Mr. Trump has described the 2015 agreement, negotiated under the Obama administration, as a giveaway to Iran and “one of the worst” deals ever, and has said it should be renegotiated or disbanded.

He has criticized provisions of the agreement that expire over the next two decades and has complained that it does not ban Iranian missile development or stop other actions by Iran deemed to counter American interests.

European allies of the United States that are parties to the nuclear agreement have urged the Trump administration to respect it. Iran has said the accord cannot be renegotiated.

The scientists said Mr. Trump’s objections could be addressed without a renegotiation, which their letter called an “unrealistic objective.”

Their letter reflected the intense lobbying underway in Congress by supporters and opponents of the agreement, known as the Joint Comprehensive Plan of Action, which lifted many sanctions on Iran in return for its verifiable promises of peaceful nuclear work.

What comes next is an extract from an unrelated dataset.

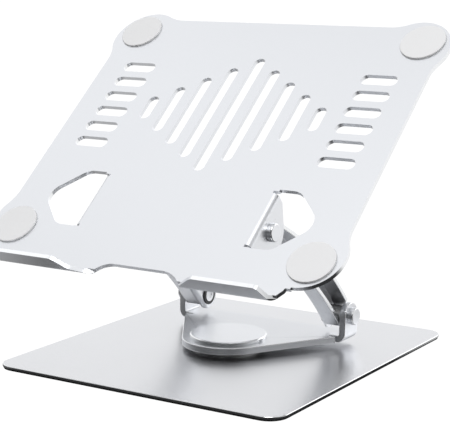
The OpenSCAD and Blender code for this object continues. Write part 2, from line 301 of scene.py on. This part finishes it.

The lobbying has accelerated since Mr. Trump, as part of an aggressive new strategy to confront Iran, announced a few weeks ago that he would no longer certify Iran’s compliance with the agreement, as required every 90 days under an American law.

Mr. Trump’s action essentially shifted the fate of the agreement to Congress, which may now reimpose sanctions on Iran in the next few months. Such a step may unravel the entire agreement.

While the scientists did not dispute Mr. Trump’s objections, they emphasized that under the accord, severe restrictions on Iran’s supply of uranium remain in place through 2030, surveillance of Iran’s uranium-enriching centrifuges remains through 2035, and surveillance of uranium mines and mills through 2040.

Iran will then remain subject to strong safeguards enforced by the International Atomic Energy Agency, the nuclear-monitoring arm of the United Nations.

The agency has said Iran is complying with the nuclear agreement’s provisions. Iran has always asserted that it does not seek nuclear weapons.

The scientists’ letter also recommended additional ways to monitor Iran — or any other non-nuclear state, for that matter — without renouncing the nuclear agreement.

They proposed stronger verification at uranium enrichment plants in non-nuclear states, in addition to multinational control of such plants, which could “provide an extra layer of security against their misuse to produce material for nuclear weapons.”

The Iran agreement, the scientists said, is “necessary to provide the time needed to develop and implement these initiatives.”

Earlier Monday, prominent opponents of the nuclear agreement issued a statement expressing strong support for Mr. Trump’s position. Their statement said the agreement must be changed to address what they called deficiencies that put Iran “on a legal glide path to a nuclear weapons arsenal.”

The statement was released by the Foundation for Defense of Democracies, a Washington-based group that has strongly criticized Iran on a range of issues including the nuclear agreement.

More than 20 former government officials and experts on Iran signed that statement, including Elliott Abrams, Robert G. Joseph and Mary Beth Long, who held high-ranking positions on security and defense under President George W. Bush’s administration; and Olli Heinonen, a former deputy director general at the International Atomic Energy Agency.